My sister-in-law was diagnosed with cancer in 2011 at an extremely early stage. She underwent six cycles of Chemotherapy as part of her healing process and emerged victorious in the deadly battle. Additionally, she had to take Radiation therapy to complement her treatment.
Though she recovered once, there were two relapses that her body couldn’t bear. She passed away in 2015, but her story lives on, and her courage continues to inspire all of us to this date. The more people know about her journey, the prouder we feel because it will give renewed hope to every cancer survivor and fighter out there.
The Importance of Diet:
I feel that the diet you follow is crucial. It is why you must have a special menu that helps you get all the nutrients you lose during the strenuous Chemotherapy sessions. The doctors prescribed her a routine of eating habits and dishes to replenish lost energy. In my opinion, it is excellent and speeds up the recovery process.
The Support of the Medical Staff:
The doctors were accommodating and took time to discuss the possible treatments and how to proceed. We had complete faith in the experts at our service, and there was never any confusion regarding the procedure.
The best part of being treated by such experienced medical staff is that you can have blind faith in them because they understand the human body and the treatment needs.

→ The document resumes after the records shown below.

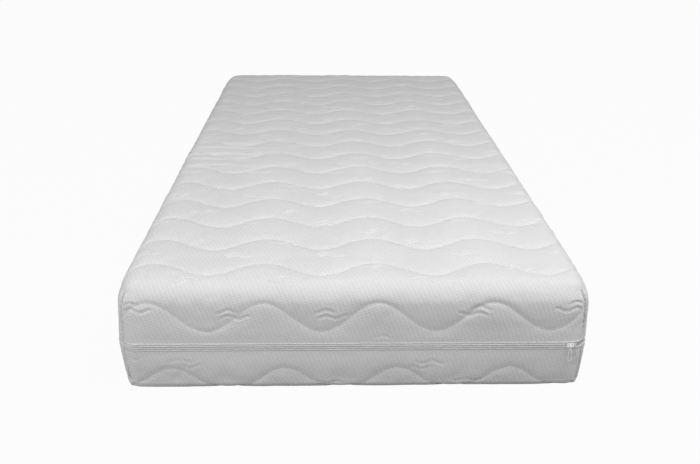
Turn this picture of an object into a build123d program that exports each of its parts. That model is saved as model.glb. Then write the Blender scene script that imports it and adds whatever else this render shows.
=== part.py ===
"""Pressure relief mattress: a zoned, castellated foam core in a quilted cover that unzips into two halves.

Millimetres. The origin is the middle of the underside, +Z is up, Y runs along the mattress with the
foot end at -Y, and X runs across it. The zip goes round all four sides, in two chains with a slider each.
"""

import os
from math import atan2, cos, degrees, radians, sin, sqrt

from build123d import *

# Outside of the mattress, in its cover
WIDTH = 900.0
LENGTH = 2000.0
HEIGHT = 220.0
CORNER_RADIUS = 38.0  # the upright corners, seen from above
SHOULDER_RADIUS = 38.0  # the edge round the lying surface
FOOT_RADIUS = 20.0  # the edge round the underside
ZIP_HEIGHT = 95.0  # the zip's centre line above the underside

# Quilted cover: knitted fabric outside, wadding, and a thin scrim inside
FABRIC = 1.2
WADDING = 5.6
SCRIM = 0.8

# Foam core
CORE_GAP = 1.4  # all round, between the scrim and the foam
CORE_CORNER_RADIUS = 52.0
BASE_HEIGHT = 112.0
BOLSTER_WIDTH = 90.0
HEAD_ZONE = 340.0
HEEL_ZONE = 320.0
CELL_PITCH_ACROSS = 100.0
HEEL_CELL_PITCH = 80.0  # along the mattress, as are the four below
LEG_CELL_PITCH = 110.0
SEAT_CELL_PITCH = 75.0
TORSO_CELL_PITCH = 90.0
HEAD_CELL_PITCH = 110.0
CELL_SHARE = 0.61  # depth of the cuts, as a share of the soft layer's height
CELL_CUT = 6.0  # width of the cuts between cells
CHANNEL_PITCH = 160.0  # air channels across the base's underside
CHANNEL_WIDTH = 10.0
CHANNEL_DEPTH = 24.0

# Zip, as a section: depths are measured inwards from the cover's outer face
TEETH_DEPTH = 0.2
TEETH_THICKNESS = 2.0
TEETH_HEIGHT = 2.6
ROW_GAP = 1.2  # between the upper and the lower half, where the slider's keel runs
TAPE_THICKNESS = 0.6
HEM_HEIGHT = 7.6
HEM_GAP = 10.8  # between the upper and the lower hem
STOP_LENGTH = 3.0
STOP_GAP = 1.0  # between a stop and what is beside it

# Sliders
SLIDER_LENGTH = 16.0
SLIDER_NOSE_WIDTH = 11.4
SLIDER_TAIL_WIDTH = 10.0
PLATE_THICKNESS = 1.2
PLATE_CLEARANCE = 0.3  # outer plate to teeth, and flange to tape
BACK_CLEARANCE = 0.8  # back plate to tape
FLANGE_THICKNESS = 1.2
KEEL_THICKNESS = 0.7
KEEL_LENGTH = 5.0
FRONT_PARK = 40.0  # the front slider's middle, in from the right side
SIDE_PARK = 175.0  # the side slider's middle, back from the foot end
BRIDGE_LENGTH = 11.6
BRIDGE_WIDTH = 1.6
BRIDGE_BAR = 1.4

# Pull tabs, each on a rolled eye round its slider's bridge
EYE_CLEARANCE = 0.3
EYE_WALL = 0.85
EYE_LENGTH = 4.0
PULL_LENGTH = 32.0  # from the eye's axis to the tip
PULL_WIDTH = 8.4
PULL_NECK_WIDTH = 4.0
PULL_THICKNESS = 1.0
PULL_SLOT_LENGTH = 17.0
PULL_SLOT_WIDTH = 3.4
SIDE_PULL_ANGLE = 68.0  # how far the side pull stands out from hanging

# Corner seams inside the cover
SEAM_THICKNESS = 2.0
SEAM_DEPTH = 5.0
SEAM_GAP = 0.1
SEAM_END_GAP = 3.0

# Worked out from the sizes above
STACK = FABRIC + WADDING + SCRIM
CORE_INSET = STACK + CORE_GAP
TAPE_DEPTH = TEETH_DEPTH + TEETH_THICKNESS
TAPE_BACK = TAPE_DEPTH + TAPE_THICKNESS
HEM_TOP = HEM_GAP / 2 + HEM_HEIGHT  # the hem's far edge, from the zip's centre line
BASE_TOP = CORE_INSET + BASE_HEIGHT
CORE_WIDTH = WIDTH - 2 * CORE_INSET
CORE_LENGTH = LENGTH - 2 * CORE_INSET
CORE_TOP = HEIGHT - CORE_INSET
CELL_DEPTH = CELL_SHARE * (CORE_TOP - BASE_TOP)
PLATE_FACE = PLATE_CLEARANCE - TEETH_DEPTH  # the outer plate's inner face, out from the cover
EYE_BORE = sqrt(BRIDGE_WIDTH**2 + BRIDGE_BAR**2) / 2 + EYE_CLEARANCE
EYE_RADIUS = EYE_BORE + EYE_WALL
PIVOT_HEIGHT = PLATE_FACE + PLATE_THICKNESS + EYE_CLEARANCE + EYE_RADIUS

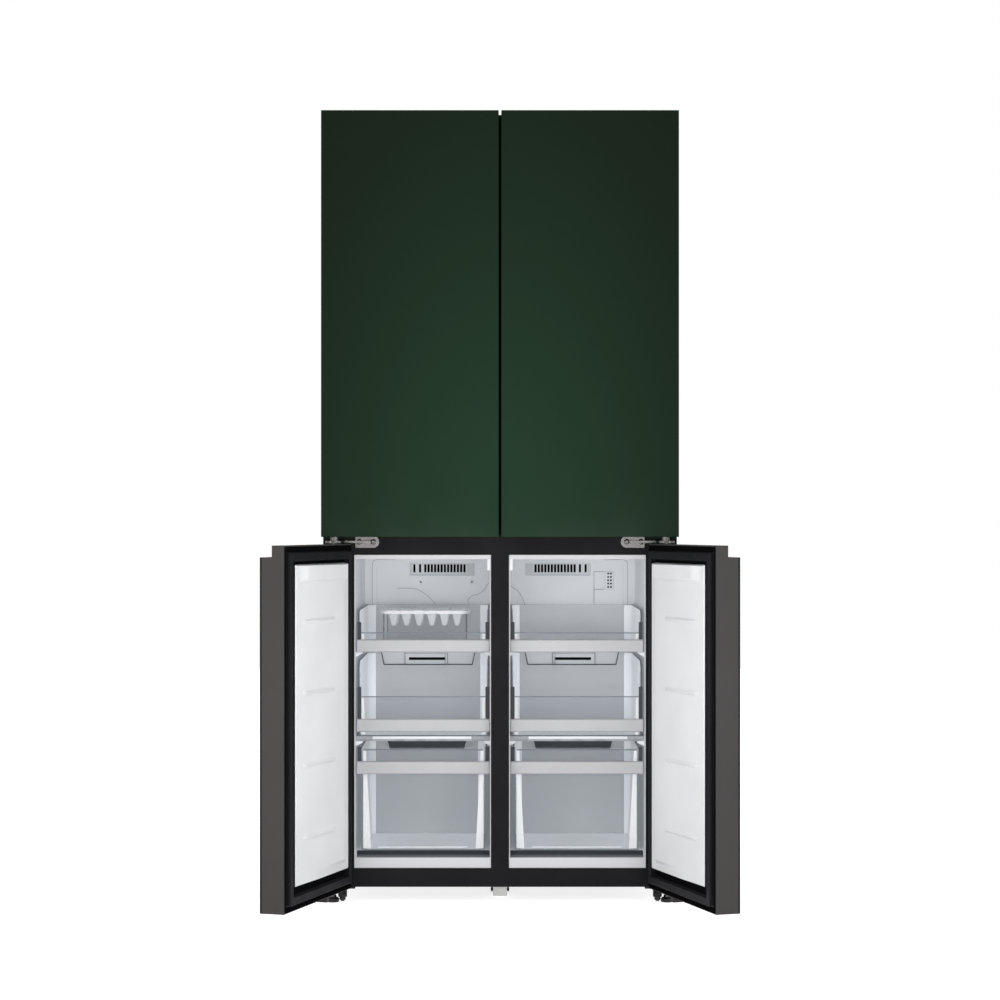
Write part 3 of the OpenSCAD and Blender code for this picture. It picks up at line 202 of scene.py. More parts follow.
@dataclass(frozen=True)
class Finish:
    """An opaque moulded or painted surface: slight mottling, uneven gloss and a fine grain.

    Attributes:
        name: the material's name.
        colour: display colour.
        roughness: middle roughness.
        uneven: how far the roughness wanders.
        mottle: how far the colour wanders, as a share.
        grain: grain cells per metre.
        depth: grain height in metres.
        specular: strength of the reflection.
        metallic: 1 for bare metal.
        coat: clear coat over the colour.
        glow: painted light, given off by the surface itself as emission, standing in for the light
            that comes back from the white walls around after many bounces.
    """

    name: str
    colour: Colour
    roughness: float = 0.4
    uneven: float = 0.06
    mottle: float = 0.03
    grain: float = 900.0
    depth: float = 0.00004
    specular: float = 0.5
    metallic: float = 0.0
    coat: float = 0.0
    glow: float = 0.0

    def colour_of(self, graph: NodeGraph) -> Socket:
        """The mottled colour: soft clouds that are a share darker and lighter.

        Args:
            graph: the material being built.

        Returns:
            The colour socket.
        """
        base = np.array(linear(self.colour))
        low, high = base * (1 - self.mottle), base * (1 + self.mottle)
        low[3] = high[3] = 1.0
        cloud = graph.noise(graph.place(), 9.0, 3.0)
        return graph.blend(graph.spread(cloud, 0.0, 1.0), low.tolist(), np.minimum(high, 1.0).tolist())

    def marks(self, graph: NodeGraph) -> tuple[Socket, Socket]:
        """The noise that the roughness follows, and the one that raises the surface."""
        where = graph.place()
        return graph.noise(where, 14.0, 4.0), graph.noise(where, self.grain)

    def shader(self, graph: NodeGraph) -> Node:
        """The surface shader.

        Args:
            graph: the material being built.

        Returns:
            The shader node.
        """
        patches, height = self.marks(graph)
        return graph.add("BsdfPrincipled", {
            "Base Color": self.colour_of(graph), "Metallic": self.metallic,
            "Roughness": graph.spread(patches, self.roughness - self.uneven, self.roughness + self.uneven),
            "Specular IOR Level": self.specular, "Coat Weight": self.coat, "Coat Roughness": 0.08,
            # Painted light: the glow is emission in the finish's own colour.
            "Emission Color": linear(self.colour), "Emission Strength": self.glow,
            "Normal": graph.bump(height, self.depth)})

    @cache
    def material(self) -> bpy.types.Material:
        """The finished material, built once."""
        graph = NodeGraph(bpy.data.materials.new(self.name))
        return graph.finish(self.shader(graph))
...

From preparing the fighter to ensuring that the chemo sessions were done timely and accurately, the doctors helped us in every way possible.
My sister-in-law’s personal and professional life was undoubtedly affected by her cancer. She has a pregnant daughter and couldn’t be by her side during both deliveries.
It is a tender period when a daughter needs her mother the most, but the circumstances are such that she can’t. After her recovery, she travelled abroad and took a break from the monotonous life here, but it relapsed.
On the work front, she was associated with Air India as an assistant manager and took a break from work during her treatment. I remember she was diagnosed one year before her retirement, and after her recovery, she was delighted to return to work.
However, she worked only for a few weeks before she retired officially. She was highly dedicated to excellence, and her work records show her skills.
There has been a strong family history where we have lost cousins, aunts, and grandmother to cancer. Since we understand that genes can also lead to the development of cancer cells in the body, she had visited the doctor earlier to take precautions.
I feel that removing the ovaries at that time could have saved her. I always believe that precaution is better than cure. However, the doctor had told us it was unnecessary, and we believed him.
My sister-in-law was very optimistic as a person. Though she had her share of ups and lows during treatment, it did not affect her genuine disposition. Some side effects that she experienced were cough and dizziness.
When she was fine and able to support her body, she would go on walks and maintain physical fitness as far as possible. Notably, she had no problems such as imbalanced blood pressure or diabetes- these have become increasingly common in people of all ages now.
She was in constant touch with some of her colleagues, who were cancer survivors. It gave her immense strength and courage to face the disease.
She felt that if others could do it, she could do it too. We were impressed with the optimistic school of thought, which gave us hope. I was always there by her because she was very dear to me. Though our brothers and husband were always around us, a lady’s support was essential, and we could not overlook it.
My message to every cancer fighter is to be positive and not give up hope. A neighbour in the vicinity is a cancer survivor and ran a marathon of 21 km. Such inspirational people are all around us; we must look up to them. A positive vibe is all it takes to make a difference!